В прошлом году нам удалось поговорить по телефону. Надеялся, что ныне, выезжая в Германию, уж точно заеду в Кельн, потолковать о жизни да и поздравить, Леве недавно исполнилось восемьдесят пять. И вот, следом за уходом Булата Окуджавы, о котором в душе непроходящий траур, еще один удар: тяжкое известие о смерти Копелева.


Сейчас никакие слова не могут быть истинными. Лишь острая боль потери.

Разное

О Копелеве услышал впервые от его дочки, которая пришла на одну из квартирных посиделок, где читал я свою «Северную повесть». Она сказала: «Давайте, я покажу это папе…» А далее на даче у Вознесенского мы познакомились, и вместе шли на электричку, и как-то разговорились, как свои. Лева оказался очень доверчивым и даже романтичным.

Потом выяснилось, что мы проживаем в одном доме. И что мы можем и хотим встречаться. Сейчас я думаю, что прожита огромная жизнь в тесном соседстве и близком общении. И было, когда в Переделкине слушали стихи Нади Мальцевой и пили чаи. И провожал я Леву в больницу (кажется, МПС), там изымали камень из почки. Он как бы посмеивался, но прощался всерьез, полагая, что может быть всякое. А потом мы ходили его навещать через парк, и он очень радовался.

Потом провожали Вику Некрасова, который проездом из Киева, где творили несообразное гэбэшники, уезжал на Запад… И сидел у Копелевых очень контуженный, сумрачный и агрессивный.

Потом Рая читала мой роман («Вор-Городок») и одобрила, и даже произнесла, что хотела бы быть моим редактором. Она же интересовалась Б. Можаевым и просила меня узнать, как с ним можно связаться.

Потом мне давали «задание» – собрать для Солженицына книги по истории, и я этот списочек где-то сохранил. Что я брал и как, уже не помню.

Навещал их и на так называемой даче, на Николиной Горе. Там мы любовались на водохранилище, кажется, купались и много беседовали о литературе.

Частью у Раи я был и почтальон (по-вайнеровски «Книгоноша»), и многое у нее брал со строгим наказом на сутки, на двое… Носил по своим.

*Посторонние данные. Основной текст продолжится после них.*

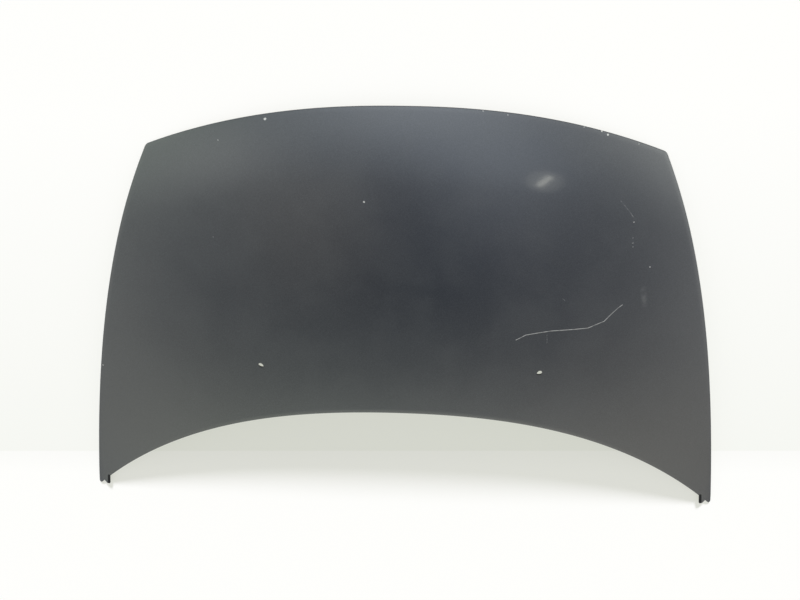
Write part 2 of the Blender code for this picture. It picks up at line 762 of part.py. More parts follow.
def build_latch():
    seat = Seat(*LATCH_PAD, lambda x, y: pad_plane(LATCH_PAD, LATCH_PAD_DEPTH, x, y))
    bolts = [(-LATCH_BOLT_X, 0.0), (LATCH_BOLT_X, 0.0)]
    half = (LATCH_PAD_HALF[0] - PLATE_MARGIN, LATCH_PAD_HALF[1] - PLATE_MARGIN)
    plate("striker_reinforcement", seat, half, PLATE_CORNER, (FIT, FIT + PLATE), bolts)
    under = -FRAME - FIT - STRIKER_PLATE
    plate("striker_plate", seat, (LATCH_BOLT_X + STRIKER_PLATE_END, STRIKER_PLATE_Y), STRIKER_CORNER,
          (under, under + STRIKER_PLATE), bolts)
    for centre, word in zip(bolts, ("left", "right")):
        nut(f"striker_nut_{word}", seat, centre, 2 * FIT + PLATE)
        bolt(f"striker_bolt_{word}", seat, centre, under - FIT)
    low = under - FIT - STRIKER_HEIGHT + STRIKER_ROD
    half = [(STRIKER_HALF, under - FIT)]
    for a in spread(0, math.pi / 2, 5):
        half.append((STRIKER_HALF - STRIKER_BEND * (1 - math.cos(a)),
                     low + STRIKER_BEND * (1 - math.sin(a))))
    path = half + [(-u, n) for u, n in reversed(half)]
    rod("striker_loop", [seat.point(u, 0.0, n) for u, n in path], STRIKER_ROD, ZINC)


def build_buffers():
    heights = {"front": FRONT_BUFFER_HEIGHT, "side": SIDE_BUFFER_HEIGHT}
    down = -FRAME - FIT
    for place, (x, y) in buffer_places().items():
        low = down - heights[place]
        steps = [(BUFFER_HEAD - BUFFER_ROUND, low), (BUFFER_HEAD, low + BUFFER_ROUND),
                 (BUFFER_HEAD, down - BUFFER_FLANGE_HEIGHT), (BUFFER_FLANGE, down)]
        steps += stem(BUFFER_STEM, down, BUFFER_STEM_REACH)
        for side, word in ((1, "right"), (-1, "left")):
            solid(f"{place}_buffer_{word}", stack(floor_seat(side * x, y).lathe(steps)), RUBBER)


def build_plugs():
    down = -FRAME - FIT
    steps = [(PLUG_HEAD - 2 * PLUG_ROUND, down - PLUG_HEIGHT),
             (PLUG_HEAD, down - PLUG_HEIGHT + PLUG_ROUND), (PLUG_HEAD, down)]
    steps += stem(PLUG_STEM, down, PLUG_STEM_REACH)
    for place, (x, y) in plug_places().items():
        for side, word in ((1, "right"), (-1, "left")):
            solid(f"plug_{place}_{word}", stack(floor_seat(side * x, y).lathe(steps)), RUBBER)


def build_socket():
    """Grommet that takes the prop rod's end."""
    seat = floor_seat(-outer_rib(SOCKET_Y), SOCKET_Y)
    down = -FRAME - FIT
    low = down - SOCKET_LIP
    outer = [(SOCKET_FLANGE - SOCKET_ROUND, low), (SOCKET_FLANGE, low + SOCKET_ROUND),
             (SOCKET_FLANGE, down), (SOCKET_OUTER, down), (SOCKET_OUTER, SOCKET_REACH)]
    bore = [(SOCKET_BORE + SOCKET_ROUND / 3, low), (SOCKET_BORE, low + SOCKET_ROUND),
            (SOCKET_BORE, down), (SOCKET_BORE, 0.0), (SOCKET_BORE, SOCKET_REACH)]
    solid("prop_rod_socket", tube_faces(seat.lathe(outer), seat.lathe(bore)), PLASTIC)


def joined(body, other):
    """The first solid with the second one fused to it."""
    cut = body.modifiers.new("join", "BOOLEAN")
    cut.operation = "UNION"
    cut.solver = "EXACT"
    cut.object = other
    done = bpy.data.meshes.new_from_object(body.evaluated_get(bpy.context.evaluated_depsgraph_get()))
    body.modifiers.clear()
    body.data = done
    bpy.data.objects.remove(other, do_unlink=True)


def build_clips():
    """Open clips that held the washer hose, one on each inner rib."""
    down = -FRAME - FIT
    for side, word in ((1, "right"), (-1, "left")):
        seat = floor_seat(side * inner_rib(HOSE_CLIP_Y), HOSE_CLIP_Y)
        rings = [[seat.point(u * side, v, down + n) for u, n in CLIP_SECTION]
                 for v in (-CLIP_HALF, CLIP_HALF)]
        clip = solid(f"hose_clip_{word}", stack(rings), PLASTIC)
        pin = stem(CLIP_STEM, down - FIT, CLIP_STEM_REACH)
        joined(clip, solid("pin", stack(seat.lathe(pin)), PLASTIC))


def build_seal():
    """Bulb seal under the rear channel, in front of the windscreen."""
    step = 0.001
    end = HALF_WIDTH - SEAL_END_IN
    rings = []
    for x in spread(-end, end, SEAL_STATIONS):
        slope = (rear_y(x + step) - rear_y(x - step)) / (2 * step)
        across = np.array([-slope, 1.0]) / math.hypot(slope, 1.0)
        ring = []
        for reach, drop in SEAL_SECTION:
            px, py = np.array([x, rear_y(x)]) + across * (SEAL_IN + reach)
            ring.append((float(px), float(py), float(floor_top(px, py) - FRAME - 2 * FIT + drop)))
        rings.append(ring)
    solid("rear_seal", stack(rings), RUBBER)


def build_mastic():
    """Pads of mastic between the frame's bond flanges and the skin, each near a point in plan."""
    places = {"centre_rear_left": (0, (-0.14, -0.09)), "centre_rear_right": (0, (0.14, -0.09)),
              "centre_front": (0, (0.0, 0.245)), "centre_left": (0, (-0.165, 0.06)),
              "centre_right": (0, (0.165, 0.06)), "middle_rear_right": (1, (0.40, -0.16)),
              "middle_front_right": (1, (0.26, 0.31)), "middle_rear_left": (2, (-0.40, -0.16)),
              "middle_front_left": (2, (-0.26, 0.31)), "outer_right": (3, (0.54, 0.02)),
              "outer_left": (4, (-0.54, 0.02))}
    loops = openings()
    shape = rounded(corners((MASTIC_HALF, MASTIC_WIDTH / 2)), MASTIC_CORNER)
    for name, (index, near) in places.items():
        line = np.array(inset(loops[index], (BOND_WALL + BOND_FLAT) / 2, 0.004))
        i = int(np.argmin(((line - near) ** 2).sum(1)))
        along = line[(i + 1) % len(line)] - line[i - 1]
        along /= np.linalg.norm(along)
        across = np.array([-along[1], along[0]])
        ring = [line[i] + along * u + across * v for u, v in shape]
        rings = [[(float(x), float(y), float(skin_z(x, y) - SKIN - drop)) for x, y in ring]
                 for drop in (FIT, MASTIC_DEPTH - FIT)]
        solid(f"mastic_{name}", stack(rings), MASTIC)


def settle():
    """Puts the origin below the bonnet's middle, level with its lowest corners."""
    points = [v.co for v in bpy.data.objects["outer_skin"].data.vertices]
    low = [min(p[k] for p in points) for k in range(3)]
    high = [max(p[k] for p in points) for k in range(3)]
    move = (-(low[0] + high[0]) / 2, -(low[1] + high[1]) / 2, -low[2])
    for made in bpy.data.objects:
        for vertex in made.data.vertices:
            for k in range(3):
                vertex.co[k] += move[k]


for old in list(bpy.data.objects):
    bpy.data.objects.remove(old, do_unlink=True)
build_skin()
build_frame()
build_hinge_side(1, "right")
build_hinge_side(-1, "left")
build_latch()
build_buffers()
build_plugs()
build_socket()
build_clips()
build_seal()
build_mastic()
settle()
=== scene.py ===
"""Looks of the car bonnet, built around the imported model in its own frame."""
import json
import math

import bmesh
import bpy
import numpy as np
from mathutils import Matrix, Vector
from mathutils.geometry import delaunay_2d_cdt
from mathutils.kdtree import KDTree


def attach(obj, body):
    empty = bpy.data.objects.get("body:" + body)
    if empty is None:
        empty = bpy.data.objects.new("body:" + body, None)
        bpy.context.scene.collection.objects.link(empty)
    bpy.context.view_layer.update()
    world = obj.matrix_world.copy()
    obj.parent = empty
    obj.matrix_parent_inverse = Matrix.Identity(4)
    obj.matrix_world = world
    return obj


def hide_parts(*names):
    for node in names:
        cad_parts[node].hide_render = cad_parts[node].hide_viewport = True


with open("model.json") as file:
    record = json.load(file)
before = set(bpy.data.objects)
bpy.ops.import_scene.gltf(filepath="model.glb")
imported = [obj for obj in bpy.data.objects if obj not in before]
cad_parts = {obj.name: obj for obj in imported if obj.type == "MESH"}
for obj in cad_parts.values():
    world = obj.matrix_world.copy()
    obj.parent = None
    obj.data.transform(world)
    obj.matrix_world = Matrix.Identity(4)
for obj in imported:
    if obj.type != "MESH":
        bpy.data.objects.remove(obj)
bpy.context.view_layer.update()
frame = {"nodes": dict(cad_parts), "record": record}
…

И никто, кажется, не донес.

Помню, что я здорово опростоволосился, пригласив их в гости на шашлык, который, как назло, в тот раз совсем не удался. Но вечер-то удался, душевно посидели, и это был самый разгар гонений. И какая-то особенная гнетущая изоляция, которой даже после не было в таком виде.

Ну и опять о доме, где его энергетическим центром была Рая: она принимала гостей, рассредоточивая по разным комнатам, готовила, убирала, печатала, выясняла отношения с многочисленными детьми. Когда я заставал молодежь и спрашивал, кто есть кто, начинала пояснять… Ну что-то вроде: а это бывший муж моей дочки, но он уже со своей новой женой, которая… Потом отмахивалась и говорила: «Ах, я сама начинаю путаться!»

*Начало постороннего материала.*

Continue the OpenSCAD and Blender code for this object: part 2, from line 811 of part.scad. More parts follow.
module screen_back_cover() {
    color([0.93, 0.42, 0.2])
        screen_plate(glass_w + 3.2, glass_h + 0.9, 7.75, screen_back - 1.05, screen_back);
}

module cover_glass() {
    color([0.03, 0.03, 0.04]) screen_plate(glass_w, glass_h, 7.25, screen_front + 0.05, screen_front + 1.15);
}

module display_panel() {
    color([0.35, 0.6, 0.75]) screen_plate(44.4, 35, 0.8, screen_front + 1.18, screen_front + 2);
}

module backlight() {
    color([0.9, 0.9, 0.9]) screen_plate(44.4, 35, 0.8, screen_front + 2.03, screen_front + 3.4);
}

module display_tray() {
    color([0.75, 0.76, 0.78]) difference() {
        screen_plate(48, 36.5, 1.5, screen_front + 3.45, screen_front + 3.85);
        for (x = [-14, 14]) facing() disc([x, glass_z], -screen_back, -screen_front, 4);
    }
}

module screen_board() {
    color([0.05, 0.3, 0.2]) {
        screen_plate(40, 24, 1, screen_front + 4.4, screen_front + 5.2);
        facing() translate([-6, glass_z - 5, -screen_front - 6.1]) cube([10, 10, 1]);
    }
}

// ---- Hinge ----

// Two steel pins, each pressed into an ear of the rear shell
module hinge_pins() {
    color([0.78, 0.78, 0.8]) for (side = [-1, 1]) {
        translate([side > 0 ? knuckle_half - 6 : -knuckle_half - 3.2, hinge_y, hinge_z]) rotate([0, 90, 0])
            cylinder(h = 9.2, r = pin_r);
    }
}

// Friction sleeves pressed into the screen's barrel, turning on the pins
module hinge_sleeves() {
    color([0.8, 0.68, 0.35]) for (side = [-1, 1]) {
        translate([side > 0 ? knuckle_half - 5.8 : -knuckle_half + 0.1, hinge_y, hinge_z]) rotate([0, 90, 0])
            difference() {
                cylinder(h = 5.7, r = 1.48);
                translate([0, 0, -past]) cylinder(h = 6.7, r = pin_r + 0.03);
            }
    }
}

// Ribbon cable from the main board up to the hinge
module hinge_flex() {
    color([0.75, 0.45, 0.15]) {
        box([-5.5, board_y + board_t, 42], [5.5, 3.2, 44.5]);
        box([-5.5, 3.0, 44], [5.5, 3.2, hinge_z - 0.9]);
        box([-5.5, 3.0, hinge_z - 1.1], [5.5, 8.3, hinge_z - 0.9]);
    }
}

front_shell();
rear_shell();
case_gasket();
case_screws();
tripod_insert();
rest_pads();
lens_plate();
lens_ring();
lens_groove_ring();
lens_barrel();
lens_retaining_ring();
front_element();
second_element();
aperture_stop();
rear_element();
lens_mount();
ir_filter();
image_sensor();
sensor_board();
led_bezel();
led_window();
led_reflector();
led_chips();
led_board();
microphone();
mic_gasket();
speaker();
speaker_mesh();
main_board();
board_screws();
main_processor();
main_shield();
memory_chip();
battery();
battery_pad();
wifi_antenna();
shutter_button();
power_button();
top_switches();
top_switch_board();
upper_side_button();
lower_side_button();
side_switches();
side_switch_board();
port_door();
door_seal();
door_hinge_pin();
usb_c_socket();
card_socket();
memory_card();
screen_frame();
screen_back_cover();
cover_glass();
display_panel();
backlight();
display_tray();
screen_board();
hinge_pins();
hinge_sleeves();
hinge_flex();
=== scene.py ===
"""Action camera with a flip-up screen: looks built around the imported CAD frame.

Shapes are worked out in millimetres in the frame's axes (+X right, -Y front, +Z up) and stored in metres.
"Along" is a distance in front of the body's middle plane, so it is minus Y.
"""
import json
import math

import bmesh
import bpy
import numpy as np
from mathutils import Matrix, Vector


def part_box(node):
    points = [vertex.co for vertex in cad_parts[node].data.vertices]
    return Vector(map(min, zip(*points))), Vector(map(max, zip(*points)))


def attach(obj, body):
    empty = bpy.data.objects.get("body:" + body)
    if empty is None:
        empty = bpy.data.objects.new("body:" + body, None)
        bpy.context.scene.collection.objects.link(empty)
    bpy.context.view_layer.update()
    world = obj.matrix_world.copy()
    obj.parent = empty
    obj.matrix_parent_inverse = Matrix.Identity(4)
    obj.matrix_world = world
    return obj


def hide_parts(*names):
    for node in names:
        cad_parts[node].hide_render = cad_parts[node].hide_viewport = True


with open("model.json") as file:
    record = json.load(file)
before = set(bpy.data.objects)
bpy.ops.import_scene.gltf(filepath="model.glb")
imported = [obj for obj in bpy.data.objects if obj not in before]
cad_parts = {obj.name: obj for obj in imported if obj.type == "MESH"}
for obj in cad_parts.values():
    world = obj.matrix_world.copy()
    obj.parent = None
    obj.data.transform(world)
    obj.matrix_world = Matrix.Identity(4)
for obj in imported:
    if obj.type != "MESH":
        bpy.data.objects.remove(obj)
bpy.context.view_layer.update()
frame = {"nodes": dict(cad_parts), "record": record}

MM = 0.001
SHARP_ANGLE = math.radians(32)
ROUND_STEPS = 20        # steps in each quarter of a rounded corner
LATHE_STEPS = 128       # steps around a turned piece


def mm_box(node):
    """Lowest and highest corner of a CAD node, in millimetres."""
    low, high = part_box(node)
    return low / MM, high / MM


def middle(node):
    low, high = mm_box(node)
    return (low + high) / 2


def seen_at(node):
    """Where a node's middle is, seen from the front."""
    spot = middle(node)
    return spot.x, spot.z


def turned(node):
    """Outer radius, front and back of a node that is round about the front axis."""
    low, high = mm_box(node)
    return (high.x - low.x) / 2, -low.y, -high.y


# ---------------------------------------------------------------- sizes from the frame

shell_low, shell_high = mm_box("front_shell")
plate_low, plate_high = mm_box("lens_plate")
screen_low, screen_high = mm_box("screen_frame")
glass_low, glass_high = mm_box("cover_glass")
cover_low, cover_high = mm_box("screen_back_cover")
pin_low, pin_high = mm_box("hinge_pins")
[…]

В Копелеве земное, мужское было неистребимо. Однажды я гулял с прекрасной татаркой, девочкой из Уфы, мы шли в лес, разводить костер, и встретили Копелева. Он разговаривал со мной, но смотрел лишь на женщину, и после, уж сколько времени прошло, а он нет-нет да спросит: «А как та, помнишь, миленькая такая?»


О Солженицыне говорить не любил, лишь хмурился, а Рая была откровенней: «Он изменился. И мы не встречаемся. А жаль…»


Был еще день, пятое марта, когда издох идол. В этот день Копелевы приглашали лишь лагерников. Они ставили на стол фотографии друзей, тех, кто погиб в лагерях, и пили. И вспоминали.

В дни, когда выезжал я в магазин за пропитанием, Лева ехал со мной. Но тысячу раз извинялся, что может помешать. Брал он лишь минеральную воду, потому что ее трудно таскать из магазина. Да и не только поэтому. Я думаю, с деньгами было туговато.